● Instruction
Repeat everything from the line holding "Model this object" to the line holding "band_wall = 2.2; // [2:0.1:3]", inclusive, exactly. Leave out the rest.

--- start of Provided entries ---

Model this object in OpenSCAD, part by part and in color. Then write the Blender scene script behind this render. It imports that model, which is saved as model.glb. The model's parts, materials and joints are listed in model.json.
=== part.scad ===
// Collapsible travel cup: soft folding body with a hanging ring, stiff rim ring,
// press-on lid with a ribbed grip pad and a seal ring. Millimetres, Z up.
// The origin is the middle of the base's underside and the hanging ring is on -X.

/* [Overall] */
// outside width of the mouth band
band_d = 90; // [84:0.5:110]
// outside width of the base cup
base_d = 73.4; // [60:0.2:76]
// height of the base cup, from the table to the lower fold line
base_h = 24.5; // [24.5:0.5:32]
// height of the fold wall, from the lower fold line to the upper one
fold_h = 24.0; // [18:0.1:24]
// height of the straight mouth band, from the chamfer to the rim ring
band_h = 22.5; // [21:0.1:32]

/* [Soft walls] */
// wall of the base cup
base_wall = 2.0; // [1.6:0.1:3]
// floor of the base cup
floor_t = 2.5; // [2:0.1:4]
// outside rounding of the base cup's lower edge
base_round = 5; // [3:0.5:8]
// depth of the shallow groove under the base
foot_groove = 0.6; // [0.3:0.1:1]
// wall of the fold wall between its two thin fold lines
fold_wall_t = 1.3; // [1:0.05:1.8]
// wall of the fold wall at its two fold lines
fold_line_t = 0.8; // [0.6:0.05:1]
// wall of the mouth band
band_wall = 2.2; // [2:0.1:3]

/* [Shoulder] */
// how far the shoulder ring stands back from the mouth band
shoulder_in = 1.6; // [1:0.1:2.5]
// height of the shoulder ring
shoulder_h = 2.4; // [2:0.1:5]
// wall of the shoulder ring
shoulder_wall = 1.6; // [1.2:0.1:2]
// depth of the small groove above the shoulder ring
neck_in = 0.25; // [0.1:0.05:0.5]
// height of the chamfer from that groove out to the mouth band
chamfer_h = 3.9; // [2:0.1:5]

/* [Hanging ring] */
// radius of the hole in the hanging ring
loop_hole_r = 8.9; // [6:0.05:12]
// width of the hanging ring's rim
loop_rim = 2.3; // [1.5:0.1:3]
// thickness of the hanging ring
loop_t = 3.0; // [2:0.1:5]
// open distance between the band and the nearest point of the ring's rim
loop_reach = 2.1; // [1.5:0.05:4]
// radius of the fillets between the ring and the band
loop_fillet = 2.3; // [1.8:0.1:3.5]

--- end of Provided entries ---
--- start of Provided entries ---

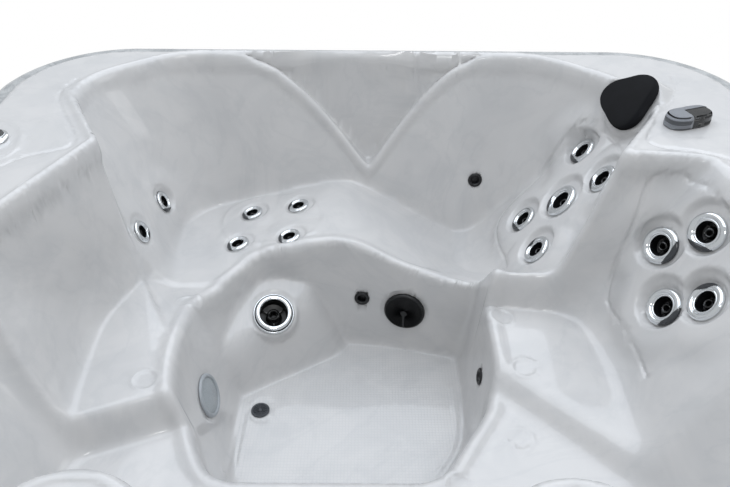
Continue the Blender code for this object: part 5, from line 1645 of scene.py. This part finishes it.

--- end of Provided entries ---

● The output
Model this object in OpenSCAD, part by part and in color. Then write the Blender scene script behind this render. It imports that model, which is saved as model.glb. The model's parts, materials and joints are listed in model.json.
=== part.scad ===
// Collapsible travel cup: soft folding body with a hanging ring, stiff rim ring,
// press-on lid with a ribbed grip pad and a seal ring. Millimetres, Z up.
// The origin is the middle of the base's underside and the hanging ring is on -X.

/* [Overall] */
// outside width of the mouth band
band_d = 90; // [84:0.5:110]
// outside width of the base cup
base_d = 73.4; // [60:0.2:76]
// height of the base cup, from the table to the lower fold line
base_h = 24.5; // [24.5:0.5:32]
// height of the fold wall, from the lower fold line to the upper one
fold_h = 24.0; // [18:0.1:24]
// height of the straight mouth band, from the chamfer to the rim ring
band_h = 22.5; // [21:0.1:32]

/* [Soft walls] */
// wall of the base cup
base_wall = 2.0; // [1.6:0.1:3]
// floor of the base cup
floor_t = 2.5; // [2:0.1:4]
// outside rounding of the base cup's lower edge
base_round = 5; // [3:0.5:8]
// depth of the shallow groove under the base
foot_groove = 0.6; // [0.3:0.1:1]
// wall of the fold wall between its two thin fold lines
fold_wall_t = 1.3; // [1:0.05:1.8]
// wall of the fold wall at its two fold lines
fold_line_t = 0.8; // [0.6:0.05:1]
// wall of the mouth band
band_wall = 2.2; // [2:0.1:3]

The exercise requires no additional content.